Set down the material once more, exactly as it appears.

+ + + + +

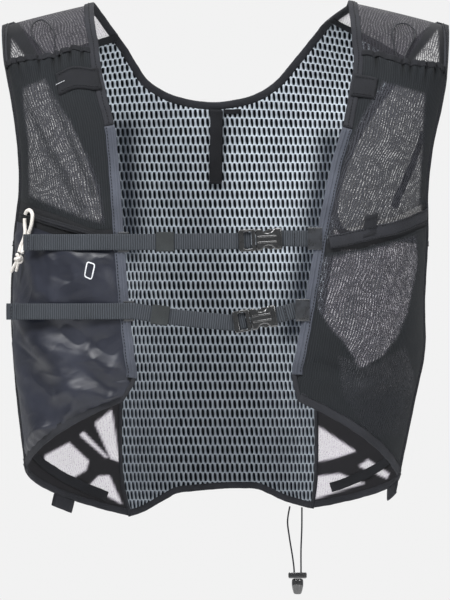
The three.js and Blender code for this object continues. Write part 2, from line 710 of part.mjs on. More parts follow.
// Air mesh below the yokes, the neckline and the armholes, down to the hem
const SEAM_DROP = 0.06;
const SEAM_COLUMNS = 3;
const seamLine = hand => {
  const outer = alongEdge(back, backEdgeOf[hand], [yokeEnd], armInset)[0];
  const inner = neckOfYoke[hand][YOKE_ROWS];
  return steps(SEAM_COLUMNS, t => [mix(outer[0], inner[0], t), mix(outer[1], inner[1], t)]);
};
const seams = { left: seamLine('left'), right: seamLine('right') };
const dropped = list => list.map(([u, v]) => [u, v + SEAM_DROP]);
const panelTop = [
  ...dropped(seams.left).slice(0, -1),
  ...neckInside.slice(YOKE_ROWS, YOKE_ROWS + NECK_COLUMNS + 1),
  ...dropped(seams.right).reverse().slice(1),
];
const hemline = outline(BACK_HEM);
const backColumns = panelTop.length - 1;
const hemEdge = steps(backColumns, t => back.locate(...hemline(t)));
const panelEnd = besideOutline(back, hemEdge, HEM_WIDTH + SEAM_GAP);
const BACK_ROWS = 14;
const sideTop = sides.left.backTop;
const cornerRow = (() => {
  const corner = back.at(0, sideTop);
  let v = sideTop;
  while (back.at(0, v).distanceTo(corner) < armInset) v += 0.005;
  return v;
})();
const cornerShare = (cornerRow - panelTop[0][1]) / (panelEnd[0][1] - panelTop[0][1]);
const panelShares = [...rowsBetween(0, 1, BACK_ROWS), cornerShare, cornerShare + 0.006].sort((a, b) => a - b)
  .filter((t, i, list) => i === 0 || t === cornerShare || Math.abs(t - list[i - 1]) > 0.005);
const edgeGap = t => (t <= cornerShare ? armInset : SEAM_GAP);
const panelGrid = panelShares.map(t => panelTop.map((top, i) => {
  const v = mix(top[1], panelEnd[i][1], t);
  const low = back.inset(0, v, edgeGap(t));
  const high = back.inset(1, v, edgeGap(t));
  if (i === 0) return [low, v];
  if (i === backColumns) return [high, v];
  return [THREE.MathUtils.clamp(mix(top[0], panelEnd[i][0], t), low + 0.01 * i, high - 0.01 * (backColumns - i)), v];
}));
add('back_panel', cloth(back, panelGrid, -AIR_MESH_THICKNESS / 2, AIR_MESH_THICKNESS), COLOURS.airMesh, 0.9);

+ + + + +

▸ **Final result**
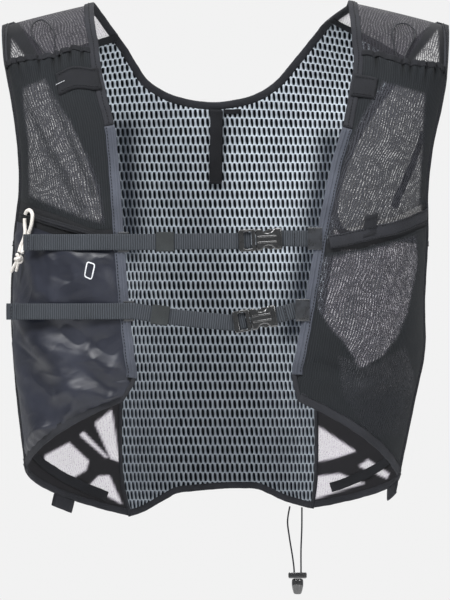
The three.js and Blender code for this object continues. Write part 2, from line 710 of part.mjs on. More parts follow.
// Air mesh below the yokes, the neckline and the armholes, down to the hem
const SEAM_DROP = 0.06;
const SEAM_COLUMNS = 3;
const seamLine = hand => {
  const outer = alongEdge(back, backEdgeOf[hand], [yokeEnd], armInset)[0];
  const inner = neckOfYoke[hand][YOKE_ROWS];
  return steps(SEAM_COLUMNS, t => [mix(outer[0], inner[0], t), mix(outer[1], inner[1], t)]);
};
const seams = { left: seamLine('left'), right: seamLine('right') };
const dropped = list => list.map(([u, v]) => [u, v + SEAM_DROP]);
const panelTop = [
  ...dropped(seams.left).slice(0, -1),
  ...neckInside.slice(YOKE_ROWS, YOKE_ROWS + NECK_COLUMNS + 1),
  ...dropped(seams.right).reverse().slice(1),
];
const hemline = outline(BACK_HEM);
const backColumns = panelTop.length - 1;
const hemEdge = steps(backColumns, t => back.locate(...hemline(t)));
const panelEnd = besideOutline(back, hemEdge, HEM_WIDTH + SEAM_GAP);
const BACK_ROWS = 14;
const sideTop = sides.left.backTop;
const cornerRow = (() => {
  const corner = back.at(0, sideTop);
  let v = sideTop;
  while (back.at(0, v).distanceTo(corner) < armInset) v += 0.005;
  return v;
})();
const cornerShare = (cornerRow - panelTop[0][1]) / (panelEnd[0][1] - panelTop[0][1]);
const panelShares = [...rowsBetween(0, 1, BACK_ROWS), cornerShare, cornerShare + 0.006].sort((a, b) => a - b)
  .filter((t, i, list) => i === 0 || t === cornerShare || Math.abs(t - list[i - 1]) > 0.005);
const edgeGap = t => (t <= cornerShare ? armInset : SEAM_GAP);
const panelGrid = panelShares.map(t => panelTop.map((top, i) => {
  const v = mix(top[1], panelEnd[i][1], t);
  const low = back.inset(0, v, edgeGap(t));
  const high = back.inset(1, v, edgeGap(t));
  if (i === 0) return [low, v];
  if (i === backColumns) return [high, v];
  return [THREE.MathUtils.clamp(mix(top[0], panelEnd[i][0], t), low + 0.01 * i, high - 0.01 * (backColumns - i)), v];
}));
add('back_panel', cloth(back, panelGrid, -AIR_MESH_THICKNESS / 2, AIR_MESH_THICKNESS), COLOURS.airMesh, 0.9);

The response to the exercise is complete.